[Exercise directions]
Print the records below from the first line through the line containing "return material", both included, word for word.

[Records for the task]
■ ■ ■ ■ ■

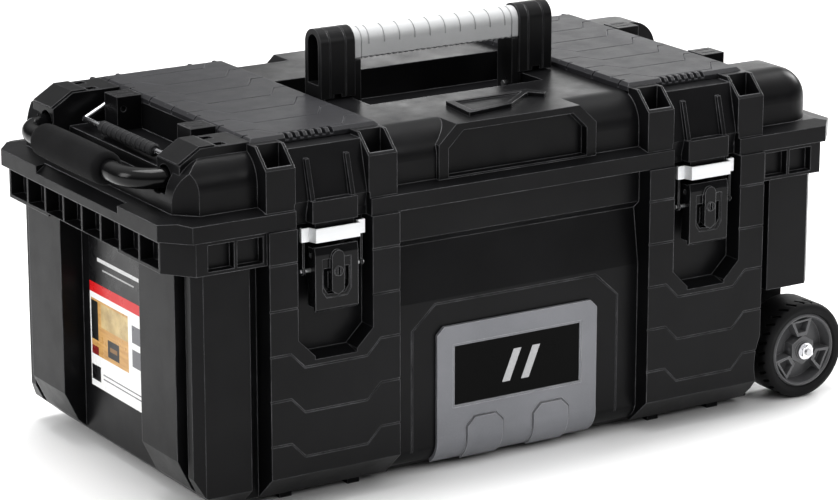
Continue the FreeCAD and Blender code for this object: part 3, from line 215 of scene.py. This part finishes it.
def badge_print():
    """The near-black window panel, with its two raised slanted bars in light grey."""
    # The badge's edge colour is a painted highlight along its rounded edges.
    material = plastic("badge_dark", base=(0.0006, 0.0006, 0.0006), light=(0.0012, 0.0012, 0.0012),
                       rough=0.24, rough_spread=0.05, grain=500.0, depth=0.00002, edge=0.0004,
                       painted_edge_tone=(0.02, 0.02, 0.02), gloss=0.04)
    n = Nodes(material)
    axes = n.add("ShaderNodeSeparateXYZ", {"Vector": n.position()})
    raised = n.math("LESS_THAN", axes.outputs["Y"], BADGE_BAR_DEPTH)
    panel_tone = n.shader.inputs["Base Color"].links[0].from_socket
    bar_tone = n.mix(n.noise(n.position(), 420.0), (0.42, 0.42, 0.43), (0.52, 0.52, 0.53))
    n.link(n.mix(raised, panel_tone, bar_tone), n.shader.inputs["Base Color"])
    return material


BLACK = (0.0024, 0.0024, 0.0027)
LIFT = (0.0056, 0.0056, 0.0062)
# Painted edge highlight for the black shell and trim: a light grey standing in for light catching the
# rounded edges.
EDGE_HIGHLIGHT = (0.22, 0.22, 0.23)
# In each look below the edge colour is a painted highlight on the rounded edges; on the grey grip it
# is darker, painted shade.
LOOKS = {
    "shell_black": plastic(
        "shell_black", base=BLACK, light=LIFT, rough=0.34, rough_spread=0.06, grain=1100.0,
        painted_edge_tone=EDGE_HIGHLIGHT),
    "panel_black": plastic(
        "panel_black", base=(0.012, 0.012, 0.0135), light=(0.020, 0.020, 0.0225), rough=0.46,
        rough_spread=0.05, grain=800.0, depth=0.00010, painted_edge_tone=(0.13, 0.13, 0.14), gloss=0.16),
    "trim_black": plastic(
        "trim_black", base=BLACK, light=LIFT, rough=0.38, rough_spread=0.07, grain=1000.0, painted_edge_tone=EDGE_HIGHLIGHT),
    "handle_black": plastic(
        "handle_black", base=(0.0035, 0.0035, 0.0038), light=(0.008, 0.008, 0.0085), rough=0.32,
        rough_spread=0.06, grain=900.0, painted_edge_tone=(0.13, 0.13, 0.135)),
    "plate_grey": plastic(
        "plate_grey", base=(0.155, 0.158, 0.172), light=(0.205, 0.208, 0.225), rough=0.36,
        rough_spread=0.06, grain=700.0, depth=0.00004, edge=0.0010, painted_edge_tone=(0.62, 0.62, 0.64),
        gloss=0.3),
    "grip_grey": plastic(
        "grip_grey", base=(0.40, 0.405, 0.41), light=(0.50, 0.505, 0.51), rough=0.34,
        rough_spread=0.07, grain=700.0, depth=0.00004, edge=0.0008, painted_edge_tone=(0.20, 0.20, 0.21),
        gloss=0.3),
    "badge_dark": badge_print(),
    "label_print": label_print(),
    "lever_black": plastic(
        "lever_black", base=(0.0022, 0.0022, 0.0025), light=(0.005, 0.005, 0.0054), rough=0.18,
        rough_spread=0.05, grain=900.0, depth=0.00002, painted_edge_tone=(0.24, 0.24, 0.25), gloss=0.12),
    "tube_black": plastic(
        "tube_black", base=(0.0012, 0.0012, 0.0014), light=(0.0026, 0.0026, 0.0028), rough=0.17,
        rough_spread=0.04, grain=600.0, depth=0.00001, painted_edge_tone=(0.006, 0.006, 0.006), gloss=0.16),
    "foam_black": plastic(
        "foam_black", base=(0.0016, 0.0016, 0.0018), light=(0.0065, 0.0065, 0.0068), rough=0.90,
        rough_spread=0.06, grain=1500.0, depth=0.00040, painted_edge_tone=(0.008, 0.008, 0.008), sheen=0.03,
        gloss=0.04),
    "bail_rubber": plastic(
        "bail_rubber", base=(0.010, 0.010, 0.0105), light=(0.024, 0.024, 0.026), rough=0.50,
        rough_spread=0.08, grain=1000.0, depth=0.00008, painted_edge_tone=(0.10, 0.10, 0.10)),
    "seal_rubber": plastic(
        "seal_rubber", base=(0.012, 0.012, 0.012), light=(0.02, 0.02, 0.02), rough=0.70,
        rough_spread=0.08),
    "strap_silver": plastic(
        "strap_silver", base=(0.62, 0.63, 0.64), light=(0.74, 0.75, 0.76), rough=0.34,
        rough_spread=0.06, grain=160.0, depth=0.00003, edge=0.0005, painted_edge_tone=(0.85, 0.85, 0.86),
        metallic=0.55, stretch=(0.15, 1, 9), gloss=0.5),
    "leaf_steel": plastic(
        "leaf_steel", base=(0.010, 0.010, 0.011), light=(0.018, 0.018, 0.019), rough=0.34,
        rough_spread=0.08, painted_edge_tone=(0.2, 0.2, 0.2), metallic=0.4),
    "axle_steel": plastic(
        "axle_steel", base=(0.42, 0.42, 0.43), light=(0.55, 0.55, 0.56), rough=0.32,
        rough_spread=0.08, grain=300.0, depth=0.00003, edge=0.0004, painted_edge_tone=(0.7, 0.7, 0.7),
        metallic=1.0, stretch=(1, 0.1, 1), gloss=0.5),
    "wire_steel": plastic(
        "wire_steel", base=(0.45, 0.45, 0.47), light=(0.60, 0.60, 0.62), rough=0.22,
        rough_spread=0.05, grain=400.0, depth=0.00001, edge=0.0005, painted_edge_tone=(0.7, 0.7, 0.7),
        metallic=1.0, gloss=0.5),
    "nut_chrome": plastic(
        "nut_chrome", base=(0.62, 0.62, 0.64), light=(0.74, 0.74, 0.76), rough=0.20,
        rough_spread=0.04, grain=400.0, depth=0.00001, edge=0.0005, painted_edge_tone=(0.85, 0.85, 0.85),
        metallic=1.0, gloss=0.5),
    "hub_grey": plastic(
        "hub_grey", base=(0.060, 0.060, 0.063), light=(0.100, 0.100, 0.104), rough=0.34,
        rough_spread=0.07, grain=900.0, edge=0.0009, painted_edge_tone=(0.42, 0.42, 0.425), gloss=0.3),
    "tyre_black": plastic(
        "tyre_black", base=(0.0030, 0.0030, 0.0033), light=(0.008, 0.008, 0.0085), rough=0.55,
        rough_spread=0.08, grain=900.0, depth=0.00012, edge=0.0008, painted_edge_tone=(0.02, 0.02, 0.02)),
}

slot_of = {s["node"]: s["material_slot"] for s in frame["record"]["subparts"]}
for name, node in nodes.items():
    node.data.materials.clear()
    node.data.materials.append(LOOKS[slot_of[name]])


# ---------------------------------------------------------------- foam sleeve
FOAM_BORE = 0.0092       # radius of the hole, just clear of the tube
FOAM_SOFT = 0.0065       # rounding of the ends
FOAM_CROWN = 0.0006      # how much fuller the middle is
FOAM_DENT = 0.012        # depth of the dents, as a share of the radius
FOAM_DENT_SCALE = 95.0   # dents per metre, roughly
FOAM_LIP = 0.002         # how far the hole's edge is set in


def foam_profile(half, radius, bore):
    """(radius, along) of the foam sleeve: a bore, soft crowned ends and a slightly full middle."""
    steps, stations = 7, 46
    end = []
    for step in range(steps + 1):
        turn = math.pi / 2 * step / steps
        end.append((radius - FOAM_SOFT * (1 - math.sin(turn)) - FOAM_CROWN,
                    half - FOAM_SOFT * (1 - math.cos(turn))))
    middle = []
    for step in range(1, stations):
        along = -half + FOAM_SOFT + (2 * half - 2 * FOAM_SOFT) * step / stations
        middle.append((radius - FOAM_CROWN * (along / half) ** 2, along))
    start = [(across, -along) for across, along in end]
    return [(bore, -half + FOAM_LIP)] + start + middle + end[::-1] + [(bore, half - FOAM_LIP)]


def foam_sleeve():
    """The soft sleeve on the pull-out handle: a closed ring form with small dents and pores."""
    low, high = (Vector(corner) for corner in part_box("foam_grip"))
    centre = (low + high) / 2
    profile = foam_profile((high.y - low.y) / 2, (high.z - low.z) / 2, FOAM_BORE)
    around = 72
    mesh = bmesh.new()
    rings = []
    for radius, along in profile:
        ring = []
        for index in range(around):
            angle = 2 * math.pi * index / around
            spot = Vector((math.sin(angle) * radius, along, math.cos(angle) * radius))
            if radius > FOAM_BORE:
                spot *= 1.0 - FOAM_DENT * (0.5 + 0.5 * noise.noise(spot * FOAM_DENT_SCALE))
                spot.y = along
            ring.append(mesh.verts.new(centre + spot))
        rings.append(ring)
    for before, after in zip(rings, rings[1:] + rings[:1]):
        for index in range(around):
            following = (index + 1) % around
            mesh.faces.new((before[index], before[following], after[following], after[index]))
    bmesh.ops.recalc_face_normals(mesh, faces=mesh.faces)
    data = bpy.data.meshes.new("foam_sleeve")
    mesh.to_mesh(data)
    mesh.free()
    for polygon in data.polygons:
        polygon.use_smooth = True
    data.materials.append(LOOKS["foam_black"])
    piece = bpy.data.objects.new("foam_sleeve", data)
    bpy.context.scene.collection.objects.link(piece)
    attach(piece, "pull_handle")
    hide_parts("foam_grip")


foam_sleeve()

# ---------------------------------------------------------------- floor, light and camera
def floor():
    """A large plain pale floor."""
    mesh = bpy.data.meshes.new("floor")
    mesh.from_pydata([(-14, -14, 0), (14, -14, 0), (14, 14, 0), (-14, 14, 0)], [], [(0, 1, 2, 3)])
    plane = bpy.data.objects.new("floor", mesh)
    bpy.context.scene.collection.objects.link(plane)
    material = bpy.data.materials.new("floor")
    material.use_nodes = True
    n = Nodes(material)
    tone = n.mix(n.noise(n.position(), 3.0), (0.86, 0.86, 0.86), (0.89, 0.89, 0.89))
    n.link(tone, n.shader.inputs["Base Color"])
    n.shader.inputs["Roughness"].default_value = 0.55
    mesh.materials.append(material)


def softbox(name, location, target, size, energy):
    """A rectangular light that faces a target."""
    light = bpy.data.lights.new(name, "AREA")
    light.shape = "RECTANGLE"
    light.size, light.size_y = size
    light.energy = energy
    lamp = bpy.data.objects.new(name, light)
    lamp.location = location
    lamp.rotation_euler = (Vector(target) - Vector(location)).to_track_quat("-Z", "Y").to_euler()
    bpy.context.scene.collection.objects.link(lamp)


def studio():
    """An overhead-bright surround with one large top light, a back light and two side lights."""
    world = bpy.data.worlds.new("studio")
    world.use_nodes = True
    tree = world.node_tree
    direction = tree.nodes.new("ShaderNodeTexCoord")
    axes = tree.nodes.new("ShaderNodeSeparateXYZ")
    ramp = tree.nodes.new("ShaderNodeMapRange")
    tree.links.new(direction.outputs["Generated"], axes.inputs["Vector"])
    tree.links.new(axes.outputs["Z"], ramp.inputs["Value"])
    ramp.interpolation_type = "SMOOTHSTEP"
    for name, value in (("From Min", 0.15), ("From Max", 0.90), ("To Min", 0.11), ("To Max", 1.35)):
        ramp.inputs[name].default_value = value
    tree.links.new(ramp.outputs["Result"], tree.nodes["Background"].inputs["Strength"])
    tree.nodes["Background"].inputs["Color"].default_value = (1.0, 1.0, 1.0, 1.0)
    bpy.context.scene.world = world
    bpy.context.scene.view_settings.view_transform = "Standard"
    softbox("top_light", location=(-0.1, 0.3, 2.4), target=(0.0, 0.0, 0.2),
            size=(1.6, 1.2), energy=60.0)
    softbox("back_light", location=(2.0, 2.3, 0.95), target=(0.2, 0.0, 0.3),
            size=(1.5, 0.8), energy=10.0)
    softbox("left_light", location=(-2.4, 0.3, 1.2), target=(-0.2, 0.0, 0.2),
            size=(0.8, 1.2), energy=26.0)
    softbox("right_light", location=(2.3, 0.4, 1.5), target=(0.2, 0.0, 0.2),
            size=(0.8, 1.2), energy=40.0)
    softbox("front_light", location=(1.2, -2.4, 1.6), target=(0.0, 0.0, 0.15),
            size=(0.5, 1.0), energy=10.0)


def camera():
    """The camera, looking at the box from the left and slightly above."""
    azimuth, elevation = math.radians(-31.963), math.radians(16.03)
    target, distance = Vector((-0.00325, 0.0, 0.1526)), 3.1099
    back = Vector((math.sin(azimuth) * math.cos(elevation),
                   -math.cos(azimuth) * math.cos(elevation),
                   math.sin(elevation)))
    data = bpy.data.cameras.new("camera")
    data.lens = 145.67
    data.sensor_width = 36.0
    data.clip_end = 60.0
    eye = bpy.data.objects.new("camera", data)
    eye.location = target + back * distance
    eye.rotation_euler = (-back).to_track_quat("-Z", "Y").to_euler()
    bpy.context.scene.collection.objects.link(eye)
    bpy.context.scene.camera = eye


floor()
studio()
camera()
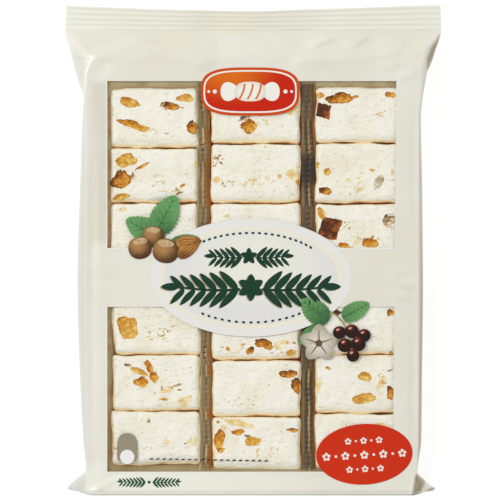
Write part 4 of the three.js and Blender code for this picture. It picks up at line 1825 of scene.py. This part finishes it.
    def build_bar(self, bar: Bar, material: bpy.types.Material) -> None:
        """One bar: a cut block with worn edges, uneven faces and a sloping lower edge."""
        mesh = bmesh.new()
        bmesh.ops.create_cube(mesh, size=1.0)
        bmesh.ops.subdivide_edges(mesh, edges=mesh.edges, cuts=self.cuts, use_grid_fill=True)
        size = Vector((bar.right - bar.left, bar.high - bar.low, self.thickness))
        middle = Vector((*bar.middle, self.top - self.thickness / 2))
        inner = size / 2 - Vector((self.round,) * 3)
        for vert in mesh.verts:
            eased = [mix(part, 0.5 * math.sin(math.pi * part), 0.75) for part in vert.co]
            spot = Vector([a * b for a, b in zip(eased, size)])
            core = Vector([min(b, max(-b, a)) for a, b in zip(spot, inner)])
            off = spot - core
            if off.length > 1e-9:
                spot = core + off.normalized() * self.round
            spot += middle
            moved = spot + self.sway(bar, spot)
            high = smoothstep(middle.z, self.top - 0.5, spot.z)
            moved.z = min(moved.z, self.top + 0.3) - self.slope_off(bar, spot) * high
            vert.co = moved
        make_piece(f"nougat_bar_{bar.column + 1}_{bar.row + 1}", mesh, material, "nougat")

    def under(self, x: float, y: float) -> Bar | None:
        """The bar that a point lies on, seen from above."""
        return next((b for b in self.bars if b.left <= x <= b.right and b.low <= y <= b.high), None)

    def morsel(self, bit: Bit, look: Look) -> bmesh.types.BMesh:
        """One lump with a rough outline, sunk in its bar so that its top stands just proud.

        Args:
            bit: what and where it is.
            look: how its kind is made.

        Returns:
            Its mesh in mm, with a tone on its points: painted light on the lower right, painted shade on
            the upper left and round the rim.
        """
        mesh = bmesh.new()
        tone = mesh.verts.layers.float.new("tone")
        size = max(bit.long, bit.wide)
        faces = 5 if size > 5 else 4 if size > 2.5 else 2
        bmesh.ops.create_icosphere(mesh, subdivisions=faces, radius=1.0)
        bar = self.under(bit.x, bit.y)
        turn = math.radians(bit.turn)
        seed = Vector((bit.x, bit.y, 0))
        deep = min(1.4, 0.4 + min(bit.long, bit.wide) * 0.25)
        for vert in mesh.verts:
            way = vert.co.normalized()
            ring = Vector((way.x, way.y, 0)).normalized() if abs(way.z) < 0.999 else Vector()
            jag = 0.9 * noise.noise(ring * 1.1 + seed) + 0.36 * noise.noise(ring * 2.7 + seed)
            jag += 0.12 * noise.noise(ring * size * 0.8 + seed)
            reach = 1 + look.jag * jag * 1.4
            if look.corners:
                wedge = 2 * math.pi / look.corners
                angle = math.atan2(way.y, way.x) % wedge
                reach *= math.cos(wedge / 2) ** 0.6 / math.cos(angle - wedge / 2) ** 0.9
            across, along = way.x * bit.long / 2 * reach, way.y * bit.wide / 2 * reach
            x = bit.x + across * math.cos(turn) - along * math.sin(turn)
            y = bit.y + across * math.sin(turn) + along * math.cos(turn)
            if bar:
                x = min(bar.right - 0.25, max(bar.left + 0.25, x))
                y = min(bar.high - 0.25, max(bar.low + 0.4, y))
            ground = self.top_at(bar, x, y) if bar else self.top - 1.0
            height = look.lift * way.z**0.6 if way.z > 0 else -deep * (-way.z) ** 0.7
            grain = 0.16 * noise.noise(Vector((x, y, 0)) * 1.1) if way.z > 0.1 else 0.0
            out = math.hypot(way.x, way.y) if way.z > 0 else 1.0
            # painted shade and light: darker to the upper left and round the rim
            aside = (way.x * 0.55 - way.y * 0.83) * look.side
            vert[tone] = 0.55 + aside - look.rim * smoothstep(0.7, 1.0, out)
            vert.co = Vector((x, y, ground + height + grain + look.sit))
        return mesh

    def scattered(self) -> list[Bit]:
        """Crumbs strewn over the bars, and the bits of each cluster, by a seeded draw."""
        draw = random.Random(self.seed)
        made = []
        for _ in range(self.crumbs):
            bar = draw.choice(self.bars)
            x = draw.uniform(bar.left + 1.5, bar.right - 1.5)
            y = draw.uniform(bar.low + 2, bar.high - 1.5)
            size = draw.uniform(0.2, 0.62)
            kind = draw.choice((SPECK, PALE))
            made.append(Bit(kind, x, y, size * draw.uniform(1, 2), size, draw.uniform(0, 180)))
        for patch in self.clusters:
            turn = math.radians(patch.turn)
            for _ in range(patch.count):
                across = draw.gauss(0, patch.long / 4)
                along = draw.gauss(0, patch.wide / 4)
                x = patch.x + across * math.cos(turn) - along * math.sin(turn)
                y = patch.y + across * math.sin(turn) + along * math.cos(turn)
                size = draw.uniform(0.35, 1.1)
                kind = draw.choice(patch.kinds)
                spread = draw.uniform(1, 2.4)
                made.append(Bit(kind, x, y, size * spread, size, patch.turn + draw.gauss(0, 30)))
        return made

    @staticmethod
    def looks() -> dict[Morsel, Look]:
        """Each kind's finish and form."""

        def finish(name: str, *shades: tuple[int, int, int], **grit: float) -> MorselFinish:
            """A finish from its dark, middle and light screen colours."""
            return MorselFinish(name, *(linear(*shade) for shade in shades), **grit)

        golden = finish("nut_golden", (176, 108, 24), (214, 157, 58), (241, 207, 118))
        brown = finish("nut_brown", (92, 50, 7), (178, 105, 14), (224, 163, 62))
        orange = finish("nut_orange", (146, 82, 10), (200, 126, 20), (236, 185, 80))
        pale = finish("nut_pale", (218, 176, 106), (237, 212, 154), (246, 234, 198))
        fruit = finish("fruit_dark", (52, 24, 10), (94, 48, 18), (170, 94, 32), grain=1.5, roughness=0.4)
        grey = finish("nut_grey", (156, 136, 102), (200, 184, 152), (226, 214, 188))
        # painted shade of hollows
        hollow = finish("hollow", (92, 66, 38), (166, 136, 92), (220, 200, 160), grain=0.7, roughness=0.8)
        crumb = finish("crumb", (206, 156, 88), (228, 194, 134), (240, 218, 170), grain=0.6)
        return {
            GOLDEN: Look(golden, 0.2, 0.26, 0.2, 0.1, -0.02),
            BROWN: Look(brown, 0.2, 0.3, 0.42, 0.36),
            ORANGE: Look(orange, 0.18, 0.3, 0.3, 0.15),
            PALE: Look(pale, 0.14, 0.34, 0.1, -0.15, -0.03),
            FRUIT: Look(fruit, 0.18, 0.12, 0.3, 0.0, -0.02, "dried_fruit", 4),
            GREY: Look(grey, 0.14, side=0.2, rim=0.1),
            HOLLOW_SHADE: Look(hollow, 0.08, 0.4, 0.35, -0.1, 0.0),
            SPECK: Look(crumb, 0.07, 0.3, 0.1, 0.0, 0.0),
        }

    def build(self) -> None:
        """Make the bars and all that is in them."""
        material = NougatFinish(top=self.top).build()
        for bar in self.bars:
            self.build_bar(bar, material)
        every = [Bit(kind, *spot) for kind, spots in self.bits for spot in spots]
        every += self.scattered()
        for kind, look in self.looks().items():
            whole = joined(self.morsel(bit, look) for bit in every if bit.kind is kind)
            make_piece(look.finish.name, whole, look.finish.build(), look.slot)


@dataclass(frozen=True)
class SoftBox:
    """A rectangular soft light aimed at the pack, placed by its bearing and its rise."""

    name: str
    bearing: float
    rise: float
    distance: float
    wide: float
    tall: float
    radiance: float

    def hang(self) -> None:
        """Hang the light."""
        data = bpy.data.lights.new(self.name, "AREA")
        data.shape = "RECTANGLE"
        data.size = self.wide
        data.size_y = self.tall
        data.energy = self.radiance * math.pi * self.wide * self.tall
        lamp = bpy.data.objects.new(self.name, data)
        bearing, rise = math.radians(self.bearing), math.radians(self.rise)
        level = math.cos(rise)
        way = Vector((math.cos(bearing) * level, math.sin(bearing) * level, math.sin(rise)))
        lamp.location = way * self.distance
        lamp.rotation_euler = (-way).to_track_quat("-Z", "Y").to_euler()
        bpy.context.scene.collection.objects.link(lamp)


@dataclass
class Studio:
    """The white sweep, the soft light and the camera above the pack."""

    camera_height: float = 1.5
    view_width: float = 0.245
    view_level: float = 0.009
    view_middle: float = -0.00147
    sensor: float = 36.0
    dome: float = 0.6
    boxes: tuple[SoftBox, ...] = (
        SoftBox("key_light", 150, 52, 3.2, 1.15, 1.15, 7.9),
        SoftBox("left_strip", 163, 36, 2.4, 0.3, 1.8, 5.0),
        SoftBox("right_strip", 18, 32, 2.4, 0.18, 1.2, 6.0),
    )

    def floor(self) -> None:
        """The sweep that the pack lies on."""
        mesh = bmesh.new()
        bmesh.ops.create_grid(mesh, x_segments=4, y_segments=4, size=3000)
        bmesh.ops.translate(mesh, vec=(0, 0, -0.2), verts=mesh.verts)
        make_piece("floor", mesh, FloorFinish().build())

    def light(self) -> None:
        """An even white surround, with one soft light from each side."""
        world = bpy.data.worlds.new("surround")
        world.use_nodes = True
        world.node_tree.nodes["Background"].inputs["Strength"].default_value = self.dome
        world.node_tree.nodes["Background"].inputs["Color"].default_value = (1, 1, 1, 1)
        bpy.context.scene.world = world
        for box in self.boxes:
            box.hang()

    def camera(self) -> None:
        """A long lens straight above the pack."""
        data = bpy.data.cameras.new("camera")
        data.sensor_width = self.sensor
        data.lens = self.sensor * (self.camera_height - self.view_level) / self.view_width
        camera = bpy.data.objects.new("camera", data)
        camera.location = (self.view_middle, 0, self.camera_height)
        bpy.context.scene.collection.objects.link(camera)
        bpy.context.scene.camera = camera
        bpy.context.scene.view_settings.view_transform = "Standard"

    def build(self) -> None:
        """Make the studio."""
        self.camera()
        self.floor()
        self.light()


def main() -> None:
    """Build the pack from the outside in, and log the names of the CAD model's nodes."""
    logging.basicConfig(level=logging.INFO, format="%(name)s %(message)s")
    form = PackForm()
    Studio().build()
    shell = FilmShell(form)
    shell.build()
    BackSeam(form).build()
    FrontPrint(form).build(shell.windows)
    Tray().build()
    NougatBars().build()
    log.info("frame nodes: %s", ", ".join(frame["nodes"]))


if __name__ == "__main__":
    main()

■ ■ ■ ■ ■

[Response below]
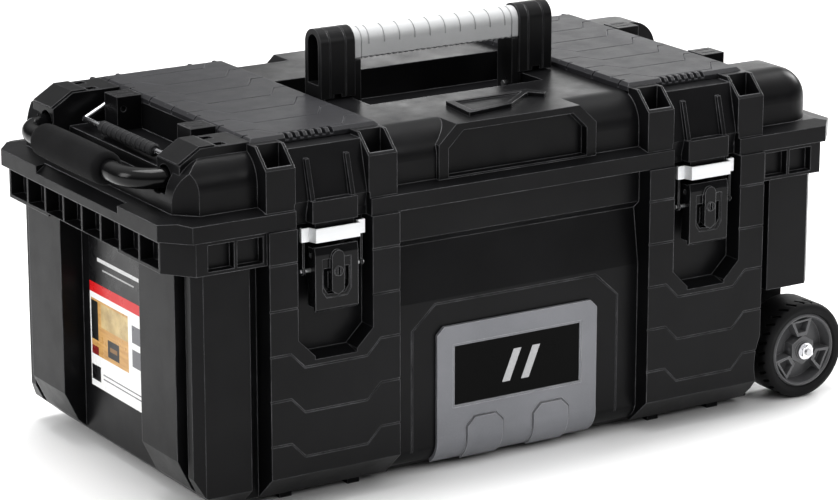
Continue the FreeCAD and Blender code for this object: part 3, from line 215 of scene.py. This part finishes it.
def badge_print():
    """The near-black window panel, with its two raised slanted bars in light grey."""
    # The badge's edge colour is a painted highlight along its rounded edges.
    material = plastic("badge_dark", base=(0.0006, 0.0006, 0.0006), light=(0.0012, 0.0012, 0.0012),
                       rough=0.24, rough_spread=0.05, grain=500.0, depth=0.00002, edge=0.0004,
                       painted_edge_tone=(0.02, 0.02, 0.02), gloss=0.04)
    n = Nodes(material)
    axes = n.add("ShaderNodeSeparateXYZ", {"Vector": n.position()})
    raised = n.math("LESS_THAN", axes.outputs["Y"], BADGE_BAR_DEPTH)
    panel_tone = n.shader.inputs["Base Color"].links[0].from_socket
    bar_tone = n.mix(n.noise(n.position(), 420.0), (0.42, 0.42, 0.43), (0.52, 0.52, 0.53))
    n.link(n.mix(raised, panel_tone, bar_tone), n.shader.inputs["Base Color"])
    return material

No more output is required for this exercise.